You never knew what to expect. Each situation was different. I’d been sworn at, I’d been threatened, I’d been genuinely scared, often, but the experience that had left the most lasting impression had been a couple of years back, with our second foster-child, Sophia, who had come to us after her mother had fallen down the stairs, and ended up in hospital, in a coma.

Like Sarah, Sophia’s mother had been on her own, with very little in the way of family, which was why Sophia, after a period of being looked after by an uncle, had finally had to come into care. Visits to Sophia’s mother, by the time she had come to live with us, meant visits to a room in a hospice. She was on a life-support system, in a persistent vegetative state, and seeing her for the first time was profoundly shocking. She was so beautiful, and so young, like a sleeping Disney princess. It was an experience I would never forget.
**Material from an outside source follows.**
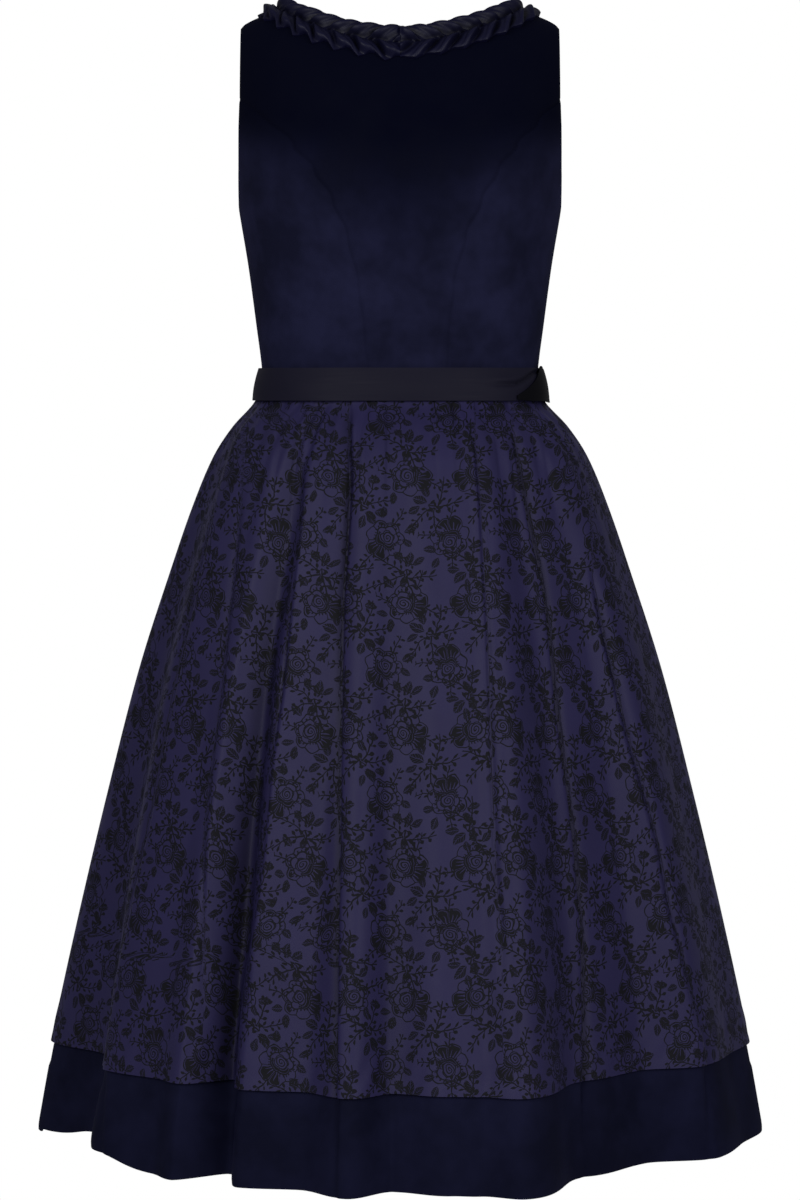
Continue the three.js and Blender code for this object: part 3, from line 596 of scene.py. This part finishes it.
def motif_cell(tree, chart, shift, turn_step):
    """Parts the cloth into staggered squares of half a tile, and turns four neighbours four ways."""
    side = TILE / 2
    middle = (side / 2, side / 2, 0)
    moved = add(tree, VECTOR_MATH, chart, (shift[0], shift[1], 0), operation="ADD")
    split = add(tree, "ShaderNodeSeparateXYZ", moved)
    row = add(tree, MATH, split.outputs[1], 1 / side, operation="MULTIPLY")
    row = add(tree, MATH, row, operation="FLOOR")
    odd_row = add(tree, MATH, row, 2.0, operation="FLOORED_MODULO")
    x = add(tree, MATH, odd_row, ROW_SHIFT, split.outputs[0], operation="MULTIPLY_ADD")
    column = add(tree, MATH, x, 1 / side, operation="MULTIPLY")
    column = add(tree, MATH, column, operation="FLOOR")
    odd_column = add(tree, MATH, column, 2.0, operation="FLOORED_MODULO")
    which = add(tree, MATH, odd_column, 2.0, odd_row, operation="MULTIPLY_ADD")
    angle = add(tree, MATH, which, turn_step, 0.35, operation="MULTIPLY_ADD")
    local_x = add(tree, MATH, column, -side, x, operation="MULTIPLY_ADD")
    local_y = add(tree, MATH, row, -side, split.outputs[1], operation="MULTIPLY_ADD")
    local = add(tree, "ShaderNodeCombineXYZ", local_x, local_y, 0.0)
    turned = add(tree, "ShaderNodeVectorRotate", local, middle, angle, rotation_type="Z_AXIS")
    return add(tree, VECTOR_MATH, turned, middle, operation="SUBTRACT")


def scattered(tree, cell, motif, places, total=None):
    """Adds each copy of a motif to the pattern, at its own place in the cell."""
    for middle, size, turn in places:
        angle = math.radians(-turn)
        place = ((-middle[0] * math.cos(angle) + middle[1] * math.sin(angle)) / size,
                 (-middle[0] * math.sin(angle) - middle[1] * math.cos(angle)) / size, 0)
        local = add(tree, "ShaderNodeMapping", cell, place, (0, 0, angle), (1 / size,) * 3)
        copy = add(tree, "ShaderNodeGroup", node_tree=motif)
        fill(tree, copy.inputs[0], local)
        total = copy if total is None else add(tree, MATH, total, copy, operation="MAXIMUM")
    return total


def rose_jacquard(name):
    """Two-tone jacquard: a satin-faced navy ground with a soft lustre, and a flatter, darker rose pattern."""
    made, tree, shader = new_material(name)
    chart = add(tree, "ShaderNodeUVMap", uv_map="cloth")
    in_mm = add(tree, VECTOR_MATH, chart, (1000, 1000, 1000), operation="MULTIPLY")
    leaf, sprig = leaf_motif(), sprig_motif()
    # The drawn line wavers by about a millimetre over 11 mm, so that no petal or stem is ruled
    waver = add(tree, NOISE, in_mm, 0.09, 1.0, 0.5).outputs[1]
    waver = add(tree, VECTOR_MATH, waver, (0.5, 0.5, 0.5), operation="SUBTRACT")
    waver = add(tree, VECTOR_MATH, waver, (5.0, 5.0, 0), operation="MULTIPLY")
    drawn = add(tree, VECTOR_MATH, in_mm, waver, operation="ADD")
    roses = motif_cell(tree, drawn, (0, 0), 1.9)
    pattern = scattered(tree, roses, rose_motif(), [((0, 0), ROSE_SIZE, 0)])
    pattern = scattered(tree, roses, leaf, ROSE_LEAVES, pattern)
    pattern = scattered(tree, roses, sprig, ROSE_SPRIGS, pattern)
    spaces = motif_cell(tree, drawn, (-20, 31), 1.3)
    pattern = scattered(tree, spaces, leaf, SPACE_LEAVES, pattern)
    pattern = scattered(tree, spaces, sprig, SPACE_SPRIGS, pattern)
    # Colour drifts a little in patches about 50 mm across, as dyed cloth does
    drift = add(tree, NOISE, in_mm, 0.02, 2.0, 0.5).outputs[0]
    ground = add(tree, "ShaderNodeMix", drift, linear("1c1936"), linear("211e3f"), data_type="RGBA")
    colour = add(tree, "ShaderNodeMix", pattern, ground, linear("07070e"), data_type="RGBA")
    # Steep twill lines, about 0.3 mm apart: from afar they only soften the gloss
    twill = add(tree, "ShaderNodeMapping", in_mm, None, (0, 0, math.radians(63)), (1.0, 1.0, 1.0))
    wave = add(tree, "ShaderNodeTexWave", twill, 1.0, 0.3, bands_direction="X").outputs[1]
    weave = add(tree, "ShaderNodeBump", 0.12, 0.0003)
    fill_named(tree, weave, {"Height": wave})
    motif = add(tree, "ShaderNodeBump", 0.35, 0.00025, invert=True)
    fill_named(tree, motif, {"Height": pattern, "Normal": weave})
    # The base colour carries painted shade where the apron's folds stand close
    fill_named(tree, shader, {
        "Base Color": painted_fold_shade(tree, colour, 26.0, 0.25),
        "Roughness": add(tree, RANGE, pattern, 0.0, 1.0, 0.52, 0.7),
        "Normal": motif,
        "Specular IOR Level": 0.12,
        "Sheen Weight": 0.08,
        "Sheen Roughness": 0.4,
        "Sheen Tint": linear("4a459a"),
    })
    return made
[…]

I wasn’t expecting anything quite so dramatic – or, indeed, distressing – today. In fact I was looking forward to meeting Sarah. Most kids are in care because they can’t be left with their families, more often than not because the families in question were unfit, for whatever reason, to care for them.

This was different. Sarah clearly loved her daughter. It was just cruel fate that had conspired against the pair of them. It was frustrating, certainly, that she’d felt unable to ask for help up to now – and the results of her over-reliance on her little girl were obviously a problem – but who was I to say I wouldn’t have done the same in her situation?

And perhaps the illness had crept up on her – multiple sclerosis was like that, wasn’t it? And the situation at home – the way everything had been arranged for Abby to do everything – had obviously grown up over a number of years. And if I knew anything about anything it was that if a situation developed gradually, it could easily become just another version of ‘normal’ – you sometimes didn’t notice it as anything that odd. Perhaps, up till now, Sarah had, to her mind, been coping, and it had taken this crisis to show her she was not.

Much as I looked forward to meeting her, however, I had realised I was woefully ignorant when it came to having a clue about the specifics of her disease.

Mike likewise. ‘Incredible, really,’ he’d commented the night before, once we were in bed. ‘Not to mention lucky.’ He was right. There was no one in the family who’d had multiple sclerosis, and neither of us knew anyone who had either. ‘I think the only person I know of who has had MS is that guy at work – d’you remember?’ said Mike. ‘The one they thought had a drink problem, and almost got sacked? Poor guy. I wonder what happened to him in the end.’

And so it went on. Though, once again, being in the dark was not a new situation for us. When Sophia had come to us with Addison’s disease, we’d had to learn a lot of medical stuff in a very short time just to be sure her illness was kept under control. Were it not, we’d been warned, she could die. This, thankfully, was different. Physically, Abby was just fine. And Sarah wasn’t our responsibility. But we still felt we needed to understand things a little better if we were going to help Abby through this stressful period. At the very least there was the central – and still unanswered – question about what was going to happen with Sarah long term.

In the end, I’d gone downstairs and got the laptop, so we could get a better picture of what we were dealing with. And having familiarised ourselves a little with the mechanics of the condition, we’d spent what turned out to be a dispiriting half-hour, reading about the many ways multiple sclerosis could disable a person. Not the most edifying kind of bedtime reading.